- Narrated by: John Gordon Sinclair
- Country of origin: Scotland

Production
- Producer: Brendan O' Hara
- Running time: 30 minutes

Original release
- Network: BBC One Scotland
- Release: 10 February 2006 – 22 February 2008

= That Was The Team That Was =

That Was The Team That Was is a Scottish television programme that documented successful time periods for Scottish football sides. The show was broadcast on BBC One Scotland every Friday night (when there was a series ongoing). Its title is derived from the 1960s BBC satire That Was the Week That Was. It was produced by Brendan O'Hara of BBC Scotland.

== Format ==
Filmed in a documentary style, the programme is narrated by John Gordon Sinclair and part-written by Chick Young. It involves highlights of matches played by the featured side interspersed with recollections from former players and managers. A scrapbook style format, showing newspaper clippings, is used to cover events for which there are no television highlights, a particular problem in 1985, when a dispute between television companies and the League led to a 6-month football broadcasting hiatus.

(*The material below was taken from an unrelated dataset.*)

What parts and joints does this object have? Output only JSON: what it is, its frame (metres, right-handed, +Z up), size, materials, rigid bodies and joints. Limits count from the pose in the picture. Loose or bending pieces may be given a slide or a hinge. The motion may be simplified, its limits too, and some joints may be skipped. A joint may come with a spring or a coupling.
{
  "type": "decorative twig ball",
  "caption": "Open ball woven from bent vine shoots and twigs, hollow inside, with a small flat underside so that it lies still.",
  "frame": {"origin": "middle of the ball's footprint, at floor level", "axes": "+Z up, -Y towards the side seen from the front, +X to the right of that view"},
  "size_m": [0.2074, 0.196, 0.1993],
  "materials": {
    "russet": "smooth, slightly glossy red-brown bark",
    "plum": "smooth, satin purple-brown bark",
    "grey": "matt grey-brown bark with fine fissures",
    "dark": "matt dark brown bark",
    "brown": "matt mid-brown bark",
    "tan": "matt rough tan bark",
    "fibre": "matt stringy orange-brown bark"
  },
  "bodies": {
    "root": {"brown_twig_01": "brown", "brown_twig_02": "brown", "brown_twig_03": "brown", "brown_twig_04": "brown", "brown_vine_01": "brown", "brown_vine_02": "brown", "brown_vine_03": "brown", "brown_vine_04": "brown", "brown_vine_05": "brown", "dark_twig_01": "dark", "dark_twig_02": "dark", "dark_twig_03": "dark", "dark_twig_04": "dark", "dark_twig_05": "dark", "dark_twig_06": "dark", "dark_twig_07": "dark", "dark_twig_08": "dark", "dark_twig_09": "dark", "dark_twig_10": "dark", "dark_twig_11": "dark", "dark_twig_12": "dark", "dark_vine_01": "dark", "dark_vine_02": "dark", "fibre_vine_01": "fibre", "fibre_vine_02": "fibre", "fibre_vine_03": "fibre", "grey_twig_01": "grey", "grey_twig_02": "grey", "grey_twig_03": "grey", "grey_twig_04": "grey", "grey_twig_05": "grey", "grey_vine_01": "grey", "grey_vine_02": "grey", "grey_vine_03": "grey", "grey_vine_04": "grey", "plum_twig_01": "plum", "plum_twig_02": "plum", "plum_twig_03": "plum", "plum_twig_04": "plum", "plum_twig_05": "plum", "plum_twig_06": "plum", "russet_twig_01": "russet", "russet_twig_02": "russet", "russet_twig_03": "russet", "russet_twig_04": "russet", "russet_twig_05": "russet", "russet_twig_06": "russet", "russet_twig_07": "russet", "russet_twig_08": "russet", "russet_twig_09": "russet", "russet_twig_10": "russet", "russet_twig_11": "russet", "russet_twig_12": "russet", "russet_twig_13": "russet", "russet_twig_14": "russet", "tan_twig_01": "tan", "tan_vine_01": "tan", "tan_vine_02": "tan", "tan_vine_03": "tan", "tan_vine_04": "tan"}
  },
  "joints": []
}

== 2006: The First Series ==
The first series, entailing 6 episodes, was broadcast in February and March 2006. The date provided is that on which the episode was first aired.
- 10 February – Scotland 1974: Scotland qualified for their first World Cup since 1958 but, despite remaining unbeaten, were knocked out in the first round on goal difference.
- 17 February – Heart of Midlothian 1985–86: After a 31-game unbeaten run, defeat in their last two fixtures saw Hearts miss out on a League and Scottish Cup double.
- 24 February – Celtic 1987–88: In their centenary year, Celtic gave their supporters fitting reason to celebrate by claiming a League and Cup double.
- 3 March – Rangers 1996–97: The Gers League title victory saw them equal Celtic's cherished long-standing record of 9-in-a-row, in a season in which they also won the League Cup.
- 10 March – Dundee United 1986–87: Competing on 4 fronts, Dundee United played 67 games in a season in which they reached both the UEFA Cup and Scottish Cup finals, only to lose to IFK Gothenburg and St Mirren respectively.
- 17 March – Aberdeen 1982–83: Aberdeen became the third Scottish side to win a European trophy when they defeated Real Madrid 2–1 after extra time in the Cup Winners' Cup final in Gothenburg.

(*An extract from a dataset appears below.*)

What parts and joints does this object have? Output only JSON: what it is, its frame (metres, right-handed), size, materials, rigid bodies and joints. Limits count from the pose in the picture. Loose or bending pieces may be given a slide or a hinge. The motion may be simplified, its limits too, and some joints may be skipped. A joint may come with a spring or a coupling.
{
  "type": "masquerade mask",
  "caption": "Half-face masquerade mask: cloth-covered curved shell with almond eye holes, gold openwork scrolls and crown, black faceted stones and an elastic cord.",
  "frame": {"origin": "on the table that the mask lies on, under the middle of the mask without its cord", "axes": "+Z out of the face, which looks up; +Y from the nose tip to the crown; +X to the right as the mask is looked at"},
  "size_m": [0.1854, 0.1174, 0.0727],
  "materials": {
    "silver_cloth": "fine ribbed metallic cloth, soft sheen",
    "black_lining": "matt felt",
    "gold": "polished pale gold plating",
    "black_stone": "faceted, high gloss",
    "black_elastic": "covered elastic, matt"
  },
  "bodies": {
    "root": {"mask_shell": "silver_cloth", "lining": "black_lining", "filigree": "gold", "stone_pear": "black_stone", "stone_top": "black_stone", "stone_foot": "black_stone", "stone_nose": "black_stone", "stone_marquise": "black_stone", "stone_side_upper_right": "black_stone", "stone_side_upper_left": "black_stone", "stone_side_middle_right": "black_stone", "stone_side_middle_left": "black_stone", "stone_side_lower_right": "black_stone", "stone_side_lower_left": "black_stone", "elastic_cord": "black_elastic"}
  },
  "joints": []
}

== 2007: The Second Series ==
The second series, again featuring 6 episodes, was broadcast in January, February and March 2007. The date provided is that on which the episode was first aired.
- 27 January – Scotland 1996: Craig Brown's side was the second Scottish team to qualify for the European Championship finals, which were held in neighbouring England in 1996.
- 2 February – Hibernian 1991–92: Hibs were the subject of a hostile takeover bid by rivals Hearts' chairman Wallace Mercer in 1990. From the verge of extinction they recovered to win the League Cup against Dunfermline Athletic just over a year later.
- 9 February – Celtic 1997–98: Celtic won the League for the first time since 1988 under Dutch coach Wim Jansen, in the process stopping major rivals Rangers from setting a new record of 10 League titles in a row.
- 16 February – Raith Rovers 1994–95: Jimmy Nicholl's Kirkcaldy side won their first major honour by defeating Celtic in the League Cup final and also earned promotion to the Premier Division through their league form.
- 23 February – Leeds United 1973–74: Don Revie's league-winning Leeds team were the first English side featured; it contained numerous Scots, including Billy Bremner, Joe Jordan and Eddie Gray.
- 2 March – Rangers 1986–87: In 1986 Graeme Souness was appointed Rangers manager and, aided by transfer spending unprecedented in Scottish football, he led the side to their first League title in 10 years.